Fast, Cheap, and in Control

By Robert Anasi

At the exact hour on February 12, 2012 that I was supposed to be ferrying the manuscript for The Last Bohemia to the FSG offices, I was puking into the toilet of my Greenpoint sublet. Dubious Chinese and sleep deprivation were to blame. After peeling my hands off the tile, I scrubbed my teeth, got dressed, and made my way to the subway. I felt like a human bruise.

In March of 2011, the good news had come: FSG wanted me. I’d submitted the proposal in September and… waited. There was a catch though (isn’t there always?) – I had to deliver the manuscript in less than ten months. Ten months to write a book. It was an offer I couldn’t refuse. As Kafka put it: “We are permitted to crack that whip, the will, over us with our own hand.” My whip hand had never been more ready. The contract came through in April and I started to write on a cross-country drive from SoCal to Brooklyn, typing on my laptop in the three hours a day my mother could handle the wheel (Neal and Jack we weren’t).

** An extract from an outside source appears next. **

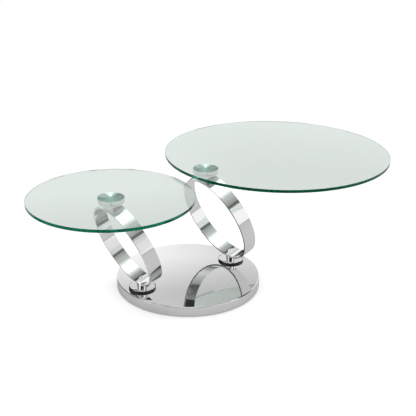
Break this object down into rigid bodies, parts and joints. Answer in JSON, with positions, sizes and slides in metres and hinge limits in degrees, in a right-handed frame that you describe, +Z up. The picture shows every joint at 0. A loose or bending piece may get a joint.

Writing well is never easy, be it a sixteen-line sonnet or the forest that falls for a meta-novel. Writing on a strict deadline only adds to the degree of difficulty. Mine was a research-heavy book: I needed to do field work, conduct interviews, peruse archives, all of which took an unshrinkable duration. You can get on a roll and write a chapter in a night, but you can’t interview forty people in four hours.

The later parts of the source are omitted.